While the SBOI provides good insight into the potential path for various labor metrics (discussed below), it also gives a read on inflation. The latter is perhaps at the top of mind given today’s CPI release (which came in line with expectations across Headline and Core, both on the MoM and the YoY basis), and on that subject, the latest readings could give the Fed some hope. While the NFIB’s commentary noted that “Owners continue to call inflation their top business problem, lamenting the cost increases for their inputs”, a quick and dirty model using the SBOI Planned Prices metric, adjusted for gas price changes, shows that headline prices could cool dramatically in coming months even if it is just the trend and not the level that holds true.

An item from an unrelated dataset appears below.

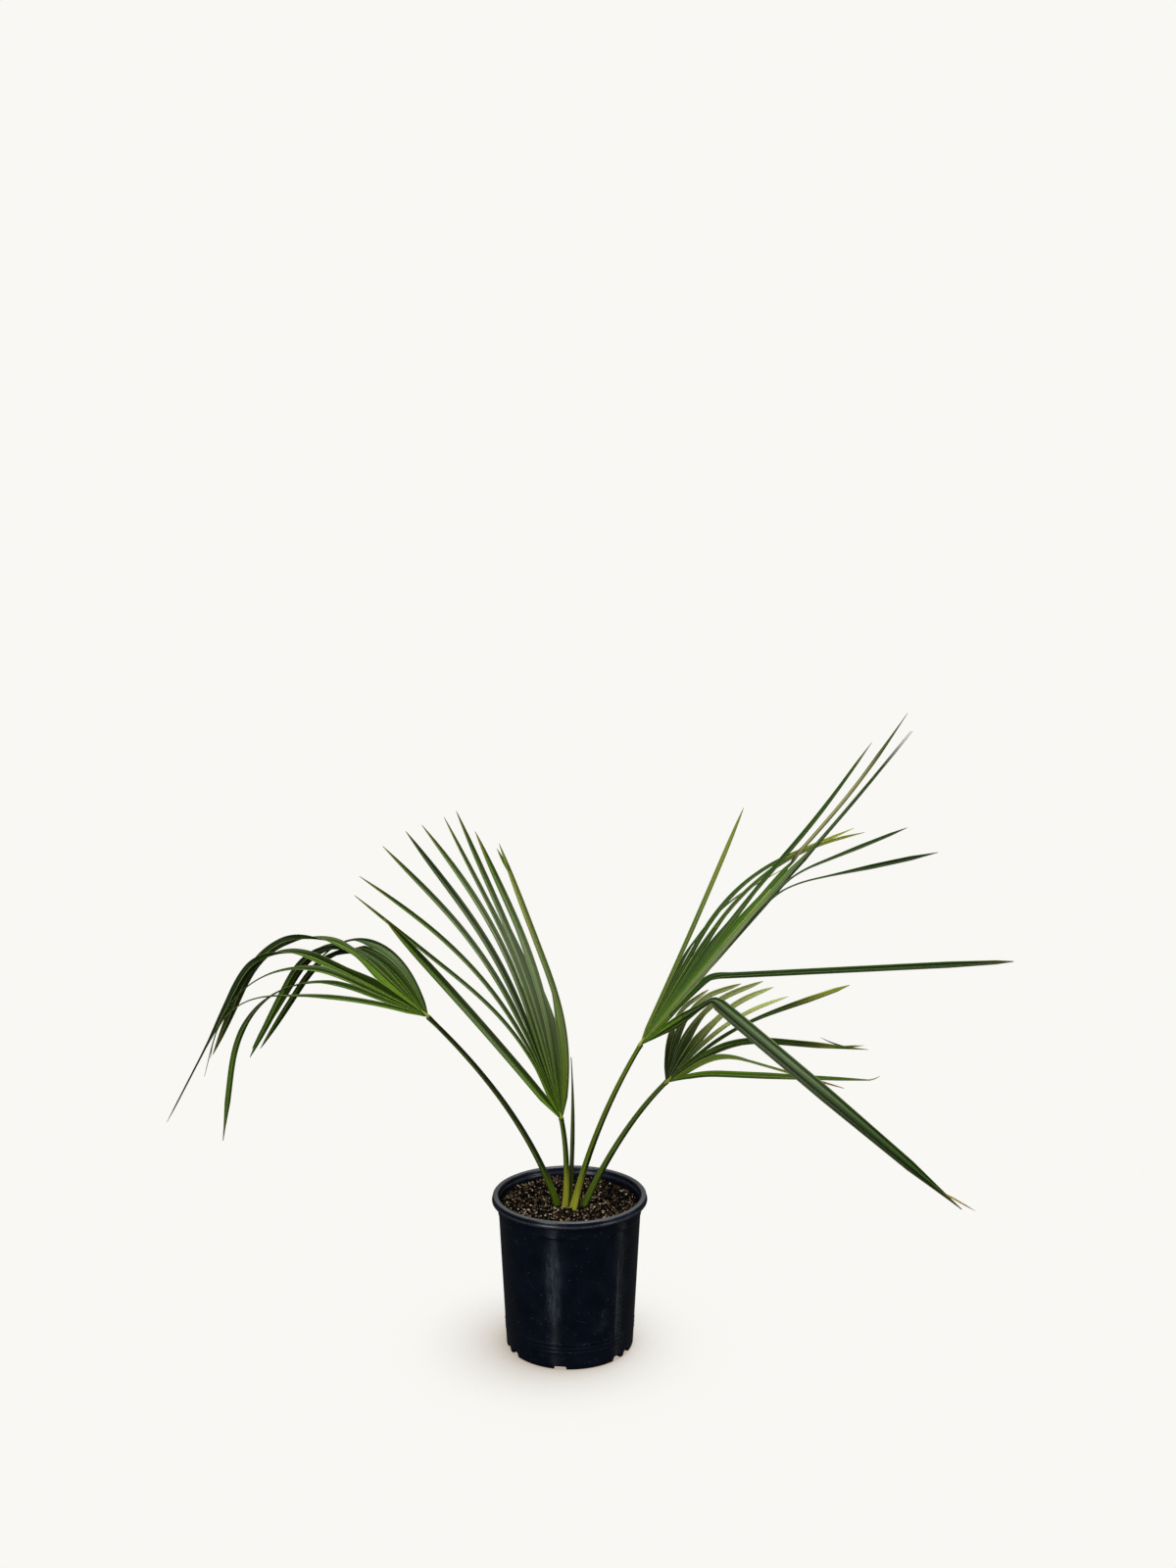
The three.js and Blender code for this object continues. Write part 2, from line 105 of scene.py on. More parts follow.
# Potting mix. Its lumps are heights, seeds and how many there are to a metre.
SOIL_HEIGHT = 188
SOIL_BOTTOM = 8
SOIL_RAISED = 0.6
SOIL_LUMPS = ((3.4, 0.3, 38), (1.3, 1.7, 95), (0.8, 4.1, 260))
SOIL_TILT = (-0.022, -0.012)
SOIL_RINGS = 70
SOIL_SIDES = 220
BITS_REACH = 85.5

# The blade rule, the same as that of the solids
RIB_SAMPLES = 120
FLAT_NEAR_HASTULA = 45
FOLD_SHARE = 0.32
FOLD_MOST = 3.2
NEIGHBOUR_SHARE = 0.46
EDGE_BLEND = 40
OUTER_EDGE_START = 0.5
OUTER_EDGE_SLOPE = 0.12

# Finer detail of the blades
BLADE_START = 4
STATION = 4
COLUMNS = 17
TIP_WIDTH = 0.3
FULLNESS = 1.06
TAPER_FROM = 0.5
TAPER_POWER = 5
# The spread, in shares of the reach, and the colour of a painted pale highlight on the segments.
PAINTED_SHEEN_SPAN = 0.26
PAINTED_SHEEN = (154, 168, 134)
SLIT_OPENING = 12
LEAF_THICKNESS = 0.75
LAMINA_SHARE = 0.45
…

After today’s CPI numbers, markets appear to share a similar outlook, with expectations for the Fed’s next meeting continuing to shift towards a 25-bps hike, as shown in the latest from the CME’s FedWatch Tool.

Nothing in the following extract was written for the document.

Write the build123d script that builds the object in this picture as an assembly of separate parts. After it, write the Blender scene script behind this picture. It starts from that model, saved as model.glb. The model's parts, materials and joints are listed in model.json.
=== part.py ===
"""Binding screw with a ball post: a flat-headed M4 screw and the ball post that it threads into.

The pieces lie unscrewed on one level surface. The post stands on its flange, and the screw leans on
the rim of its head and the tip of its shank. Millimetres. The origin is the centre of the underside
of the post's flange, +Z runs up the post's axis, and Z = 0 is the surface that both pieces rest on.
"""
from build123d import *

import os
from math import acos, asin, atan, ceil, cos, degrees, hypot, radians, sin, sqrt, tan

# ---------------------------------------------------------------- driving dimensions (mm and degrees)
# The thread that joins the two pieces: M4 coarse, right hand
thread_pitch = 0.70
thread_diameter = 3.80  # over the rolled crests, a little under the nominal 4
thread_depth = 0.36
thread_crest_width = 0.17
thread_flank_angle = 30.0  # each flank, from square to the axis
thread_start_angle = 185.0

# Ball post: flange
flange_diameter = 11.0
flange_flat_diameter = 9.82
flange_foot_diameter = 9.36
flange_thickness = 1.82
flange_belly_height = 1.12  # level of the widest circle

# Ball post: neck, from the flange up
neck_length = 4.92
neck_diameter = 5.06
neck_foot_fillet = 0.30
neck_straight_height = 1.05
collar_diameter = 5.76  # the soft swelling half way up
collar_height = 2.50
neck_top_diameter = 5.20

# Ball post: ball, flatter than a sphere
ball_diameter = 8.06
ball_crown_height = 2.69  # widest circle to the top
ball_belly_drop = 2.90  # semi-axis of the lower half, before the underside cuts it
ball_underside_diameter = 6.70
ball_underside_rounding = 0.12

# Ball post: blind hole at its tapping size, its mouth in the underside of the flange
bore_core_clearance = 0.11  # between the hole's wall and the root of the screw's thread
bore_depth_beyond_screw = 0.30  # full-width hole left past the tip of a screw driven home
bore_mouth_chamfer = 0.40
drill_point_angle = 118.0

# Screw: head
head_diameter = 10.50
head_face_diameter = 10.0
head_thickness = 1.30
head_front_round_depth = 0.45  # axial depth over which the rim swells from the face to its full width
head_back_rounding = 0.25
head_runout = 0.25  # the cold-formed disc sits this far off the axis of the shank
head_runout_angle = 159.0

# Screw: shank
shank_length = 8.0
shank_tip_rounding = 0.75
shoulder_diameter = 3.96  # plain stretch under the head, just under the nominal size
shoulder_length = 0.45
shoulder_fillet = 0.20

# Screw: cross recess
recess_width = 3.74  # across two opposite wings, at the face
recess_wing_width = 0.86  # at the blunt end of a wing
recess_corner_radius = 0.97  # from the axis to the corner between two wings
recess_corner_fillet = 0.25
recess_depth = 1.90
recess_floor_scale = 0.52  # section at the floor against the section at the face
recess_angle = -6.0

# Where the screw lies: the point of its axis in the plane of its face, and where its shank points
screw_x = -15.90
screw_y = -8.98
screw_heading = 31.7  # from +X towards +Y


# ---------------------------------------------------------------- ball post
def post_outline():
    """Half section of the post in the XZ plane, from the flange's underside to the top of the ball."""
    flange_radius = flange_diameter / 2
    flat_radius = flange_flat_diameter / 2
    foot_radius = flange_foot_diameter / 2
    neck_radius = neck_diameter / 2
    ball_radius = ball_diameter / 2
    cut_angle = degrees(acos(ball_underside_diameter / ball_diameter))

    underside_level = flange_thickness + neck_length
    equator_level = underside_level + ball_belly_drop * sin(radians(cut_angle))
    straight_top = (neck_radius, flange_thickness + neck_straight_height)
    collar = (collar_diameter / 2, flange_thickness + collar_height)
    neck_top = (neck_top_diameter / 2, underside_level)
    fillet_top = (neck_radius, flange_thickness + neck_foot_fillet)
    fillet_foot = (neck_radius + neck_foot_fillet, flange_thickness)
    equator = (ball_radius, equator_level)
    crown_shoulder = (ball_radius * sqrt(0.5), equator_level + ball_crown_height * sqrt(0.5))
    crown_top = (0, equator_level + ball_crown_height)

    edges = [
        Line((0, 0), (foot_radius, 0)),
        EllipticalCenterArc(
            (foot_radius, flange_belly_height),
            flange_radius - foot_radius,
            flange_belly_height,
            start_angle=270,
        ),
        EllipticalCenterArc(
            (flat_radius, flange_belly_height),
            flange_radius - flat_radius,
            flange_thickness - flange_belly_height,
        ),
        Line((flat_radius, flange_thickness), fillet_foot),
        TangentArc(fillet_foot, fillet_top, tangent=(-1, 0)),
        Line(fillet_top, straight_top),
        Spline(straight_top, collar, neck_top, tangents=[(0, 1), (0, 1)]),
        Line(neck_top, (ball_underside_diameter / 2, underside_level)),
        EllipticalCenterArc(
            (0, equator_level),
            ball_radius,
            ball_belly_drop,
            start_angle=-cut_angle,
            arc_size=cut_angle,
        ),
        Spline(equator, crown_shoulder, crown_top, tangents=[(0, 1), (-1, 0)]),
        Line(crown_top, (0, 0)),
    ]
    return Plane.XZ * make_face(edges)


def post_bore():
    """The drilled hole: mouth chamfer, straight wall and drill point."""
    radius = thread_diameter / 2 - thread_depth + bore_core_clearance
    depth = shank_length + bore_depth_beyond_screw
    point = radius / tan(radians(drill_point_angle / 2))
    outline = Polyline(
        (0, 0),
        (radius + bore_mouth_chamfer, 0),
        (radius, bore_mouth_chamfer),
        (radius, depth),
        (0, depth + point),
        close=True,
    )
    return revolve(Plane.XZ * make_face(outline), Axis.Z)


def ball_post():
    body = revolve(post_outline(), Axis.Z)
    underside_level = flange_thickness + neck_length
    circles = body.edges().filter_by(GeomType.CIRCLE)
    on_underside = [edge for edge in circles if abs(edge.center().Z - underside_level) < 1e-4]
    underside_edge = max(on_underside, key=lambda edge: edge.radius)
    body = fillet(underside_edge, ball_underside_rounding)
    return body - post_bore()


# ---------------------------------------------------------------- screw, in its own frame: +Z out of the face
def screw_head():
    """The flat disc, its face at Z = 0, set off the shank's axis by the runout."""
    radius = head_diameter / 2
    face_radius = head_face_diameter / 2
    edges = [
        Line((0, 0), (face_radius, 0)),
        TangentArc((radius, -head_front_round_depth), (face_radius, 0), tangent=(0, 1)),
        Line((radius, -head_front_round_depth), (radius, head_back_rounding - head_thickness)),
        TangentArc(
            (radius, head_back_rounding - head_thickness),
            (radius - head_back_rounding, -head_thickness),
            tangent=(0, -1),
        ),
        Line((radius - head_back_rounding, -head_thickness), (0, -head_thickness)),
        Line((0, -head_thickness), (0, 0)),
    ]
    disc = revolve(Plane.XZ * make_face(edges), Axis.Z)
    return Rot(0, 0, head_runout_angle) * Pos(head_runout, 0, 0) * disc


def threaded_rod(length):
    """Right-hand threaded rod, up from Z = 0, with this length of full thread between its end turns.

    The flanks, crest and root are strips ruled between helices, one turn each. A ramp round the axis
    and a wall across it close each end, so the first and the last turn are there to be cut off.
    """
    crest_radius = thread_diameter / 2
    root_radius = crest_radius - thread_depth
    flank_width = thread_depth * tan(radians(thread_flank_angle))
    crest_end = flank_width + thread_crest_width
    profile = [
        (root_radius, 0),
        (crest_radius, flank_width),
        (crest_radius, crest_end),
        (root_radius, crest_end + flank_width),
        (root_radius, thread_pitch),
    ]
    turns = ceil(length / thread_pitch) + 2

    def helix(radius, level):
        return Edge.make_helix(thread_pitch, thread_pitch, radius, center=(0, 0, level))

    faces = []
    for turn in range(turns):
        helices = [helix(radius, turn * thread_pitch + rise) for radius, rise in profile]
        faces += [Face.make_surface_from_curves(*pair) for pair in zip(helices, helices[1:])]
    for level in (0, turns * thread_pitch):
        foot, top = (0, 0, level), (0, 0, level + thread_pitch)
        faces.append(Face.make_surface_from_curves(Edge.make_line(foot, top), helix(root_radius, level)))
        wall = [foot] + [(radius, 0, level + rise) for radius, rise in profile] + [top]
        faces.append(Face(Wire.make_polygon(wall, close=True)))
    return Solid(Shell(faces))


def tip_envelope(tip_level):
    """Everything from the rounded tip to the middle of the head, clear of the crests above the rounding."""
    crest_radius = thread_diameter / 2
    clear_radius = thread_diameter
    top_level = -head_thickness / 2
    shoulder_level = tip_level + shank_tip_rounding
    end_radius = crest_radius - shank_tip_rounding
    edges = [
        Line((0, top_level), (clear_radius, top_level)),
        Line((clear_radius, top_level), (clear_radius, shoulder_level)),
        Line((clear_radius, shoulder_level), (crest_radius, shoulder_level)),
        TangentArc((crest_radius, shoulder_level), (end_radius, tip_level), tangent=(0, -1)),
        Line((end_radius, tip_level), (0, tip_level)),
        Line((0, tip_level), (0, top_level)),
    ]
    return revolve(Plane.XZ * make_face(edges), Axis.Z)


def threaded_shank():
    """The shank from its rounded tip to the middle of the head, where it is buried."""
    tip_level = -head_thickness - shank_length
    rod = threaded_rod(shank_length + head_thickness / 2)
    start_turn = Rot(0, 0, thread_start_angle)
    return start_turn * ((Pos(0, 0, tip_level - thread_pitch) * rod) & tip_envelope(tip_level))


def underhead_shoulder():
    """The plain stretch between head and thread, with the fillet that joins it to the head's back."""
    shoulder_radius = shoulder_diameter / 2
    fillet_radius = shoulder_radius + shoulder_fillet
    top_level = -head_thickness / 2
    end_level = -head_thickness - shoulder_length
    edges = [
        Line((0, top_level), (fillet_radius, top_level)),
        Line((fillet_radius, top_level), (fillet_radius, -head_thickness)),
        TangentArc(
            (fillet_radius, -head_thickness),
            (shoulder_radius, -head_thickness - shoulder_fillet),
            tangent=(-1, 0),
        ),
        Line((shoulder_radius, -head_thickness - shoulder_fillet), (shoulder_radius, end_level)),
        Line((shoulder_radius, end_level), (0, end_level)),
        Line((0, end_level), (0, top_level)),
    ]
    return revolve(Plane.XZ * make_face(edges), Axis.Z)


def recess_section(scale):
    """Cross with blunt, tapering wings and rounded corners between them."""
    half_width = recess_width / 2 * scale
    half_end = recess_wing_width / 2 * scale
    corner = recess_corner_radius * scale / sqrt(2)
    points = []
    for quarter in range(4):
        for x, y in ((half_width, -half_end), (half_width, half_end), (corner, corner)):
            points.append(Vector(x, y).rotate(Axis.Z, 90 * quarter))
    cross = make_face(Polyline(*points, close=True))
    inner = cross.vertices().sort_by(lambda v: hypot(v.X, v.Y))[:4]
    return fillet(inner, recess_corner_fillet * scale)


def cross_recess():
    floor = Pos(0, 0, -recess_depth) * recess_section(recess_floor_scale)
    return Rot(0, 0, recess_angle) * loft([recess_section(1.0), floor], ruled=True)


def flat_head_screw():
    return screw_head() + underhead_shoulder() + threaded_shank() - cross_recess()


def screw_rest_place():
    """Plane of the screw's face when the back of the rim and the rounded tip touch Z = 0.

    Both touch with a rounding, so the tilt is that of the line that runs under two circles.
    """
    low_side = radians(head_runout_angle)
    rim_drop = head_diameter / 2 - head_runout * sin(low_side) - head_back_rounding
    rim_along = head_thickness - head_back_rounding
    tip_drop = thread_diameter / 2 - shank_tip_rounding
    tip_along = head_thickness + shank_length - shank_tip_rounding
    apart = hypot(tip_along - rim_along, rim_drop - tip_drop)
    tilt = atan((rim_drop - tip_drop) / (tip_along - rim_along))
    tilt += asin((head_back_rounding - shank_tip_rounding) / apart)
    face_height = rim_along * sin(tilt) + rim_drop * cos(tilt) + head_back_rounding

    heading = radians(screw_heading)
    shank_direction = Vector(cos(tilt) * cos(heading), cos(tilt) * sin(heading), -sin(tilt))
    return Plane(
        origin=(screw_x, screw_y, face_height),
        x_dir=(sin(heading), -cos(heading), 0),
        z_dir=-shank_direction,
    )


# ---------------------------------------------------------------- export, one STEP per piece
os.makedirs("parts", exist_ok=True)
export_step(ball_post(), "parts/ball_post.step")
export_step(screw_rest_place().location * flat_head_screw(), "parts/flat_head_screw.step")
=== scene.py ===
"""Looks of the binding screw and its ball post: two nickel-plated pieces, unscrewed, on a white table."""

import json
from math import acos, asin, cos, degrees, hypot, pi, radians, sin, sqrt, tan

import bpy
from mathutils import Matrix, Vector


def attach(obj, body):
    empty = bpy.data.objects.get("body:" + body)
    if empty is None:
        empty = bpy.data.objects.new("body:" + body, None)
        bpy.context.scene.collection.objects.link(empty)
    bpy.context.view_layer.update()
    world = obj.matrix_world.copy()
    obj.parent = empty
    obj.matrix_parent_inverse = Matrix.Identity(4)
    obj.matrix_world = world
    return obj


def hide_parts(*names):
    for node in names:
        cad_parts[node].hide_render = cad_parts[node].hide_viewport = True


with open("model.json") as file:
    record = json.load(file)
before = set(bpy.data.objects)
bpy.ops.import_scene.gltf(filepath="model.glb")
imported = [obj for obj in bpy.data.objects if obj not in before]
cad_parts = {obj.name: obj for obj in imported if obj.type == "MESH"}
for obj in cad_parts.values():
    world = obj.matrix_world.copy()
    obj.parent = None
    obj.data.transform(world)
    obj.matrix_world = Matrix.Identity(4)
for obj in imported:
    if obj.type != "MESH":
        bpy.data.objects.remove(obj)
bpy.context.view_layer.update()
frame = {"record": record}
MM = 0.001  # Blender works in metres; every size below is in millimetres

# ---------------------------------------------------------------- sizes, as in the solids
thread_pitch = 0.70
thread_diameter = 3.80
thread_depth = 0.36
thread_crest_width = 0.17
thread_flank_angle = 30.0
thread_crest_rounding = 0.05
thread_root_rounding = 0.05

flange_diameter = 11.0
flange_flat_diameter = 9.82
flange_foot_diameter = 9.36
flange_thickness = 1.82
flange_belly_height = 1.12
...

Such a cooling off in prices may, however, be stymied if labor costs remain elevated (which is at the heart of why Powell et al seem fixated on Core Services ex Housing). The NFIB’s report commentary noted, “When the cost of inputs like fuel or inventory fall, cutting selling prices is easy as owners try to attract more customers. But wages are very sticky, it’s hard to ask workers to take a cut so that selling prices can be reduced”. While this may be true, the NFIB’s data bodes well for at least a cooling of the labor market, if not an outright slowing. This could come as a surprise given that “Labor quality remains second place behind inflation… as the top business problem” and that 93% of owners hiring or trying to hire “reported few or no qualified applicants for the positions they were trying to fill”. Yet using the SBOI’s numbers to roughly gauge the wind reveals there may be shifts on the horizon. The Compensation reading is commensurate with the Atlanta Wage Growth tracker slowing down toward 5%, while Hiring Plans imply that JOLTS hiring has the potential for a 10% decline.

And while Yogi Berra’s words about predicting the future come to mind (as opposed to his thoughts on theory), the SBOI’s Earnings Changes reading indicates a bracing increase in the unemployment rate.

While this last outlook might be a bit rough around the edges, the Fed itself, as shown in the December SEP, expects (if we may use the median) Unemployment to reach 4.6% in 2023. However, while some slowing in the labor market may be its goal, as its own research warns, the Fed should be mindful of the saying, “Be careful what you wish for, lest you get it”.

P.S. While the quick and dirty models we’ve shared above may give a taste of what is possible, they certainly aren’t infallible. Take, for example, the model below, which we discussed in November 2019. While some of the NFIB’s commentary that we shared in that newsletter was eerily and unexpectedly accurate (“Only a major unexpected disruptive event can dent the economy in the near term.”) the model hasn’t quite captured the moves of the last year and a half or so!

P.P.S. In the PPS last week, we noted that Fed officials had contacts in construction who had concerns “about contract cancellations by purchasers”. These concerns appear to be well founded: KB Homes reported this week that its cancellation rate had jumped above 65%, well above even “the darkest days of the 2008-era crash, [when] the average builder cancellation rate only reached 47%”.